Mike Mashon: Yeah, and there’s nothing, I mean, you can see the kind of mayhem that’s breaking out, as Hells Angels are roaming the stage. But yeah, a concertgoer, Meredith Hunter was killed by a Hells Angel during the Stones set. You don’t see anything like that in this home movie. But you asked do we know who the camera person is? We do not. We would very much like to find out who shot this because I will say the film that Rick Prelinger had acquired was from a company called Palmer Films, which was a laboratory in San Francisco that went out of business. And when Palmer Films went out of business, Rick came in, scooped up all their films, added it to his collection, and then they came to us. So Palmer is no longer extant. This film is abandoned at Palmer and so we consider it to be an orphan work. We just simply, we don’t know who owns it.

Tom Temin: Well, now it’s out for the public to see and maybe someone will come forward, “Hey, I was there. I shot that with my DeJur camera or my Bolex.”

Mike Mashon: I’d love it.

Tom Temin: And just while we have you, what is your background? Do you come to this as a film content, artistic person or as a technical preservation format type of guy or how do you come to this job?

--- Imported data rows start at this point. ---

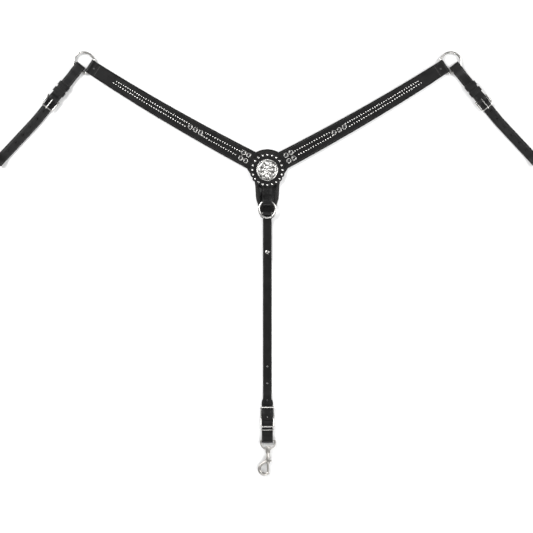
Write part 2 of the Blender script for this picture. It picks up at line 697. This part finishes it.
def rosette_r(th):
    d = (np.degrees(th) % 18.0)
    d = np.minimum(d, 18.0 - d)
    a = np.radians(d)
    s = 32.7 * np.sin(a)
    return 32.7 * np.cos(a) + np.sqrt(np.maximum(6.1 ** 2 - s * s, 0))


def rosette_h(th, k):
    R = rosette_r(th)
    d = R * (1 - k)
    h = 3.0 - 0.9 * (1 - np.sqrt(np.clip(1 - (np.clip(0.9 - d, 0, 0.9) / 0.9) ** 2, 0, 1)))
    h = h - 0.4 * np.exp(-(((d - 2.1) / 0.45) ** 2))
    r = R * k
    h = h - 0.3 * np.exp(-(((r - 27.2) / 0.5) ** 2))
    m = np.degrees(th) % 18.0
    m = np.minimum(m, 18 - m)
    off = np.radians(9 - m) * r
    h = h - 0.35 * np.exp(-((off / 0.5) ** 2)) * np.clip((r - 27.5) / 1.5, 0, 1)
    return h


rr = sorted(set([0.1, 0.3, 0.5, 0.62, 0.66, 0.69, 0.71, 0.725, 0.74, 0.755, 0.78, 0.81, 0.84, 0.87, 0.9, 0.915, 0.93, 0.945, 0.96, 0.975, 0.985, 0.993, 1.0]))
V, F, E = polar(rosette_r, rosette_h, 480, rr, 5.5, [(0.999, 1.2), (0.995, 0.3), (0.985, 0.0)], lambda th, k: np.full(len(th), 1.0 if k > 0.98 else 0.0))
build("scalloped_rosette", V, F, "collar", ["rosette"], BLACK, "harness_leather", edge=E)
bag = Bag()
for i in range(20):
    t_ = math.radians(i * 18)
    bag.add(*dome((33 * math.cos(t_), 33 * math.sin(t_), 8.45), 2.25, 1.6, 20))
bag.make("rosette_domed_spots", "collar", ["rosette_spots"], SPOTM, "nickel")


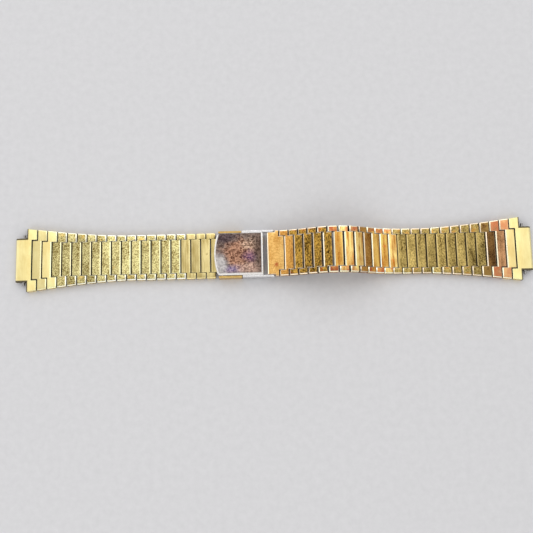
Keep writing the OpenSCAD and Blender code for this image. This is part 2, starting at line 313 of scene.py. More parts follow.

Mike Mashon: I’m a subject matter expert. I always defer to the technical people on this. My professional background actually started as an immunologist, but I really, really love movies and TV. So I went back to school and got a Ph.D. in radio, television and film, and I started at the library 24 years ago as the moving image curator. So I’m very much more on the subject matter side than anything else.

Tom Temin: Well, I’ve got my own home movies in 8 mm and later and Super 8. If you’d like to have them, they’re welcome to go into the library. But I have a feeling it probably doesn’t quite meet the threshold.

Mike Mashon: Oh, no, you would be wrong about that, Tom. We actually very much like home movies around here. We have a lot, a lot of home movies in our collection. And some of them actually date back to the early 1900s. So it’s a pretty remarkable collection. And look, not all of them are going to be Altamont. But look, we have home movies from people who took their vacations in Germany in the mid-1930s.

Tom Temin: Wow!

Mike Mashon: It’s really fascinating stuff. But yes, we also have my home movies as well.

Tom Temin: Alright, well if you want to see a 3 year old Tom Temin sneezing silently on the beach because I was allergic to everything, in Atlantic City, it’s available.

Mike Mashon: Fantastic.

Tom Temin: Mike Mashon is head of the Moving Image section at the Library of Congress. Thanks so much for joining me.

Mike Mashon: I really enjoyed it, Tom. Thanks a lot.